Cependant, les tractations ne seront pas du tout faciles au regard du climat délétère d’avant, pendant et après les élections. Au sein de la mouvance présidentielle, il y a eu des frustrations, ensuite des accrochages pendant la campagne électorale et après le vote entre partenaires, alliés d’une même famille politique. D’où, toutes ces contestations et cette initiative de mettre sur pied une cellule susceptible de gérer les contradictions et les frustrations internes à la MP.
Soit. Plusieurs cas de figure sont possibles à la MP pour disposer de cette majorité parlementaire. Des accords peuvent être conclus entre le PPRD-PPPD-ECT-NAD-ADH pour donner à la MP la majorité parlementaire. Ou encore PPRD-PALU-MSR-ARC-ECT-PPPD-NAD-ADH pour le même objectif. Ajouter à cela d’autres formations politiques qui ont vu le jour la veille des élections pour des raisons de stratégies électorales sans oublier les indépendants.

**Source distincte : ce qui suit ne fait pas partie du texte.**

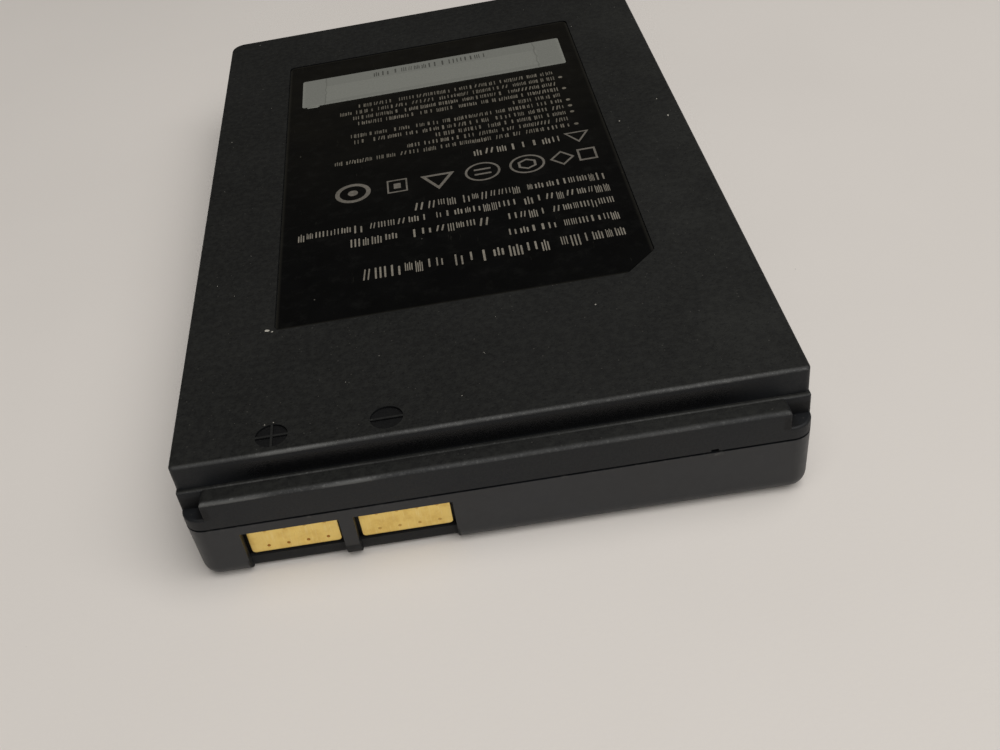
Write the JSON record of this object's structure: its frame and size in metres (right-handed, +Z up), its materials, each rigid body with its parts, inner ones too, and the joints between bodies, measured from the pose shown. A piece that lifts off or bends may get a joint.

L’on pourrait se permettre le même exercice de probabilité dans l’opposition avec le cas de figure suivant : UDPS-UNC-UFC-MLC-ATD-CDC. A ce stade également, il y a lieu de compter avec les partis politiques qui constituent les plates-formes de l’Opposition, à savoir Soutien Etienne Tshisekedi, Alternative Vital Kamerhe, en plus des indépendants. Mais la donne semble être compliquée d’autant que celle-ci, même si elle pouvait disposer de cette majorité, ne parle pas à l’unisson.
Mais il ne faudra pas se leurrer. Avec cette réalité riche en rebondissements qui caractérise l’environnement politique en RDC où l’éthique et la morale politique demeurent des concepts insaisissables, il ne faudrait pas être surpris que l’on assiste à des élans de transhumance politique, pour ne pas dire de reniement pour les privilèges du pouvoir. C’est-à-dire, le temps des alliances contre nature va bientôt arrivé. Aussi, dans l’hypothèse de la mise en place d’un «gouvernement d’ouverture ou d’union nationale», on pourrait s’attendre aux débauchages. Ce genre de «surprises» se prépare en de périodes analogues.
Au demeurant, tout ceci n’est que virtuel, supputation. Sans exclure des impondérables de la vie politique face à cette crise politique qui n’est pas du tout un mirage.